What the task requires: Reproduce exactly the lines below from the one containing "obj.data.transform(world)" through the one containing "CAMERA_ROLL = math.radians(0.4)", including both, and nothing else.

** Begin Data lines **

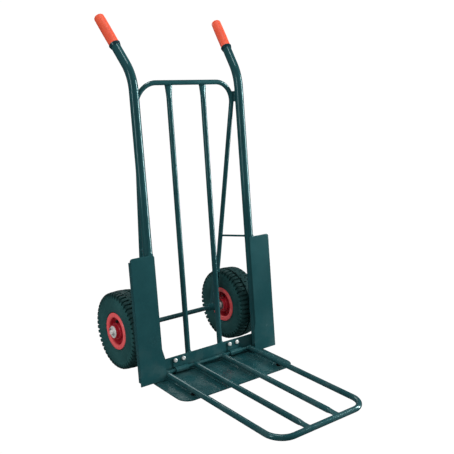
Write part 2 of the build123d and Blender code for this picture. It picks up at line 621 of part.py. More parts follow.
for side, name in ((-1, "left"), (1, "right")):
    # Local x is the radius, local y runs outwards along the axle from the wheel's middle.
    profile = Plane(origin=(side * wheel_x, axle_y, axle_z), x_dir=(0, -1, 0), z_dir=(0, 0, side))
    spin_axis = Axis((side * wheel_x, axle_y, axle_z), (1, 0, 0))
    out_plane = Plane(origin=(side * wheel_x, axle_y, axle_z), x_dir=(0, -side, 0), z_dir=(side, 0, 0))

    with BuildPart() as tyre:
        with BuildSketch(profile):
            with BuildLine():
                Polyline(
                    (barrel_r, -cavity_shoulder_x),
                    (barrel_r, -tyre_bead_half_width),
                    (bead_r, -tyre_bead_half_width),
                )
                ThreePointArc((bead_r, -tyre_bead_half_width), (side_r, -tyre_half_width), (shoulder_r, -shoulder_x))
                ThreePointArc((shoulder_r, -shoulder_x), (tyre_r, 0), (shoulder_r, shoulder_x))
                ThreePointArc((shoulder_r, shoulder_x), (side_r, tyre_half_width), (bead_r, tyre_bead_half_width))
                Polyline(
                    (bead_r, tyre_bead_half_width),
                    (barrel_r, tyre_bead_half_width),
                    (barrel_r, cavity_shoulder_x),
                    (cavity_bead_r, cavity_bead_x),
                )
                ThreePointArc(
                    (cavity_bead_r, cavity_bead_x),
                    (side_r - inner_tube_wall, cavity_side_x),
                    (cavity_shoulder_r, cavity_shoulder_x),
                )
                ThreePointArc(
                    (cavity_shoulder_r, cavity_shoulder_x),
                    (tyre_r - tyre_crown_wall, 0),
                    (cavity_shoulder_r, -cavity_shoulder_x),
                )
                ThreePointArc(
                    (cavity_shoulder_r, -cavity_shoulder_x),
                    (side_r - inner_tube_wall, -cavity_side_x),
                    (cavity_bead_r, -cavity_bead_x),
                )
                Line((cavity_bead_r, -cavity_bead_x), (barrel_r, -cavity_shoulder_x))
            make_face()
        revolve(axis=spin_axis)
        with BuildSketch(profile):
            with Locations((tyre_r, -groove_x), (tyre_r, groove_x)):
                Rectangle(1.5 * tread_depth, groove_width)
        revolve(axis=spin_axis, mode=Mode.SUBTRACT)
        with Locations(out_plane.location):
            with PolarLocations(tyre_r, tread_count):
                with Locations((0, 0, tread_notch_x), (0, 0, -tread_notch_x)):
                    Box(2 * tread_depth, *tread_notch, mode=Mode.SUBTRACT)
    finish(tyre, name + "_tyre")

    with BuildPart() as inner_tube:
        with BuildSketch(profile):
            with Locations(((inner_tube_low + inner_tube_high) / 2, 0)):
                Ellipse(*inner_tube_size)
                Ellipse(*[size - inner_tube_wall for size in inner_tube_size], mode=Mode.SUBTRACT)
        revolve(axis=spin_axis)
    finish(inner_tube, name + "_inner_tube")

    for face, half_name in ((1, "outer"), (-1, "inner")):
        with BuildPart() as rim_half:
            with BuildSketch(profile):
                with BuildLine():
                    Polyline(
                        (hub_r, 0),
                        (hub_r, face * (rim_half_width - rim_hub_wall)),
                        (hub_ring_r, face * (rim_half_width - rim_hub_wall)),
                        (hub_ring_r, face * rim_web_out),
                        (dish_r, face * rim_web_out),
                        (dish_r, face * (rim_half_width - rim_lip / 6)),
                        (rim_flange_r - rim_lip, face * rim_half_width),
                        (rim_flange_r, face * (rim_half_width - rim_lip / 2)),
                        (rim_flange_r, face * tyre_bead_half_width),
                        (barrel_r, face * tyre_bead_half_width),
                        (barrel_r, 0),
                        (dish_r, 0),
                        (dish_r, face * rim_web_in),
                        (hub_ring_r, face * rim_web_in),
                        (hub_ring_r, 0),
                        close=True,
                    )
                make_face()
            revolve(axis=spin_axis)
            rib_plane = out_plane.offset(face * rim_web_out)
            with BuildSketch(rib_plane):
                with PolarLocations((hub_ring_r + dish_r) / 2, rib_count, start_angle=rib_start):
                    Rectangle(dish_r - hub_ring_r + rib_overlap, rib_width)
            extrude(amount=face * rib_depth)
            with BuildSketch(out_plane):
                with PolarLocations(rim_bolt_circle_r, rim_bolt_count, start_angle=rim_bolt_start):
                    Circle(rim_bolt_r + rim_bolt_clearance)
            extrude(amount=face * (rim_web_out + rib_depth), mode=Mode.SUBTRACT)
            if face > 0:
                with BuildSketch(Plane(origin=(side * (wheel_x + valve_offset), axle_y, axle_z))):
                    Circle(valve_r + valve_hole_clearance)
                extrude(amount=barrel_r + tyre_bead_gap, mode=Mode.SUBTRACT)
        finish(rim_half, name + "_rim_" + half_name + "_half")

    with BuildPart() as rim_bolts:
        with BuildSketch(out_plane.offset(rim_web_out)):
            with PolarLocations(rim_bolt_circle_r, rim_bolt_count, start_angle=rim_bolt_start):
                RegularPolygon(rim_bolt_head_r, 6)
        extrude(amount=rim_bolt_head_height)
        with BuildSketch(out_plane.offset(-rim_web_out)):
            with PolarLocations(rim_bolt_circle_r, rim_bolt_count, start_angle=rim_bolt_start):
                RegularPolygon(rim_bolt_head_r, 6)
        extrude(amount=-rim_nut_height)
        with BuildSketch(out_plane.offset(-rim_web_out)):
            with PolarLocations(rim_bolt_circle_r, rim_bolt_count, start_angle=rim_bolt_start):
                Circle(rim_bolt_r)
        extrude(amount=2 * rim_web_out)
    finish(rim_bolts, name + "_rim_bolts")

    with BuildPart() as hub_tube:
        with BuildSketch(out_plane.offset(-hub_half_length)):
            Circle(hub_r)
            Circle(bearing_r - bearing_ring, mode=Mode.SUBTRACT)
        extrude(amount=2 * hub_half_length)
        for end in (-1, 1):
            with BuildSketch(out_plane.offset(end * hub_half_length)):
                Circle(bearing_r)
            extrude(amount=-end * (bearing_width + bearing_seat_depth), mode=Mode.SUBTRACT)
    finish(hub_tube, name + "_hub_tube")

    for end, end_name in ((1, "outer"), (-1, "inner")):
        with BuildPart() as bearing:
            with BuildSketch(out_plane.offset(end * (hub_half_length - bearing_seat_depth))):
                Circle(bearing_r)
                Circle(axle_r + running_clearance, mode=Mode.SUBTRACT)
            extrude(amount=-end * bearing_width)
            with BuildSketch(out_plane.offset(end * (hub_half_length - bearing_seat_depth))):
                Circle(bearing_r - bearing_ring)
                Circle(bearing_inner_r, mode=Mode.SUBTRACT)
            extrude(amount=-end * bearing_seat_depth, mode=Mode.SUBTRACT)
        finish(bearing, name + "_" + end_name + "_bearing")

    with BuildPart() as valve_stem:
        valve_x = side * (wheel_x + valve_offset)
        with BuildLine(Plane.XZ.offset(-axle_y)) as valve_path:
            FilletPolyline(
                (valve_x, axle_z + barrel_r + valve_foot_height),
                (valve_x, axle_z + valve_bend_h[0]),
                (valve_x + side * valve_reach, axle_z + valve_bend_h[1]),
                radius=valve_bend_radius,
            )
        with BuildSketch(Plane(origin=valve_path.wires()[0] @ 0, z_dir=valve_path.wires()[0] % 0)):
            Circle(valve_r)
        sweep(path=valve_path.line)
    finish(valve_stem, name + "_valve_stem")

    with BuildPart() as washer:
        with BuildSketch(out_plane.offset(hub_half_length + side_gap)):
            Circle(washer_r)
            Circle(axle_r, mode=Mode.SUBTRACT)
        extrude(amount=washer_thickness)
        chamfer(washer.edges().filter_by(GeomType.CIRCLE).sort_by(SortBy.RADIUS)[-2:], washer_chamfer)
    finish(washer, name + "_axle_washer")

    with BuildPart() as split_pin:
        with Locations(Location((side * pin_x, axle_y, axle_z), pin_turn)):
            Cylinder(split_pin_r, split_pin_length)
            with Locations((0, 0, axle_r + pin_head_above_axle)):
                Sphere(pin_head_r)
    finish(split_pin, name + "_split_pin")
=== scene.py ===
import math

import bpy
import numpy as np
from mathutils import Matrix, Vector
from mathutils.bvhtree import BVHTree


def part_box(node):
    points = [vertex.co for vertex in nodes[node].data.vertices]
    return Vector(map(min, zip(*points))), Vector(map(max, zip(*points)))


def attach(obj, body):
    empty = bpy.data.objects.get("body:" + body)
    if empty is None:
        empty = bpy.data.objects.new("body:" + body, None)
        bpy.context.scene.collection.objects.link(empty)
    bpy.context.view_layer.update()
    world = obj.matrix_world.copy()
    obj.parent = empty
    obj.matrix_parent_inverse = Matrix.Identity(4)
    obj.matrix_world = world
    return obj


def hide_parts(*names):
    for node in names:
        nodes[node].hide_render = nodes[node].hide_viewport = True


# A two-wheeled hand truck with a folding tube extension. Metres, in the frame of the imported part.

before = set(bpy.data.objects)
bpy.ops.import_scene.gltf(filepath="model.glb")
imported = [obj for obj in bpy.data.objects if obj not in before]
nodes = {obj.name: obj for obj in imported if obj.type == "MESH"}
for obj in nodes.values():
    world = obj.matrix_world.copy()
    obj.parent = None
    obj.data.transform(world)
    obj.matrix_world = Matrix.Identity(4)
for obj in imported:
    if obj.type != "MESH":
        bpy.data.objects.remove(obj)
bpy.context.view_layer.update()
SIDES = ((-1, "left"), (1, "right"))
MM = 0.001


# ---------------------------------------------------------------- camera, lights and floor
CAMERA_PLACE = Vector((-1.3412, -1.6760, 0.9914))
CAMERA_YAW = math.radians(38.6)
CAMERA_PITCH = math.radians(12.9)
CAMERA_ROLL = math.radians(0.4)


def add_camera():
    """The camera stands at the left front, nearly as high as the handles."""
    forward = Vector((
        math.sin(CAMERA_YAW) * math.cos(CAMERA_PITCH),
        math.cos(CAMERA_YAW) * math.cos(CAMERA_PITCH),
        -math.sin(CAMERA_PITCH),
    ))
    level = Vector((math.cos(CAMERA_YAW), -math.sin(CAMERA_YAW), 0))
    upward = level.cross(forward)
    right = level * math.cos(CAMERA_ROLL) + upward * math.sin(CAMERA_ROLL)
    top = upward * math.cos(CAMERA_ROLL) - level * math.sin(CAMERA_ROLL)
    turn = Matrix((right, top, -forward)).transposed().to_4x4()
    data = bpy.data.cameras.new("camera")
    data.lens = 56.02
    data.sensor_width = 36
    data.shift_x = -0.0002
    data.shift_y = -0.0033
    data.clip_end = 600
    camera = bpy.data.objects.new("camera", data)
    bpy.context.scene.collection.objects.link(camera)
    camera.matrix_world = Matrix.Translation(CAMERA_PLACE) @ turn
    bpy.context.scene.camera = camera


def add_softbox(name, place, target, size, power, colour):
    """A rectangular studio light that faces a point."""
    data = bpy.data.lights.new(name, "AREA")
    data.shape = "RECTANGLE"
    data.size = size[0]
    data.size_y = size[1]
    data.energy = power
    data.color = colour
    lamp = bpy.data.objects.new(name, data)
    bpy.context.scene.collection.objects.link(lamp)
    lamp.location = place
    lamp.rotation_euler = (Vector(target) - Vector(place)).to_track_quat("-Z", "Y").to_euler()


def by_ray(tree, kind, plain, special):
    """Mixes two shaders by the kind of ray that meets them."""
    path = tree.nodes.new("ShaderNodeLightPath")
    mix = tree.nodes.new("ShaderNodeMixShader")
    tree.links.new(path.outputs[kind], mix.inputs[0])
    tree.links.new(plain, mix.inputs[1])
    tree.links.new(special, mix.inputs[2])
    return mix.outputs[0]


def in_gloss(tree, plain, mirrored):
    """The first shader, with the second one seen in glossy surfaces."""
    return by_ray(tree, "Is Glossy Ray", plain, mirrored)


def to_camera(tree, plain, seen):
    """The first shader, with the second one seen directly."""
    return by_ray(tree, "Is Camera Ray", plain, seen)


def glow(tree, kind, colour, strength):
    """The output of a new light-giving shader."""
    made = tree.nodes.new(kind)
    made.inputs["Color"].default_value = (*colour, 1)
    made.inputs["Strength"].default_value = strength
    return made.outputs[0]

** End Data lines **

Exercise answer:
    obj.data.transform(world)
    obj.matrix_world = Matrix.Identity(4)
for obj in imported:
    if obj.type != "MESH":
        bpy.data.objects.remove(obj)
bpy.context.view_layer.update()
SIDES = ((-1, "left"), (1, "right"))
MM = 0.001


# ---------------------------------------------------------------- camera, lights and floor
CAMERA_PLACE = Vector((-1.3412, -1.6760, 0.9914))
CAMERA_YAW = math.radians(38.6)
CAMERA_PITCH = math.radians(12.9)
CAMERA_ROLL = math.radians(0.4)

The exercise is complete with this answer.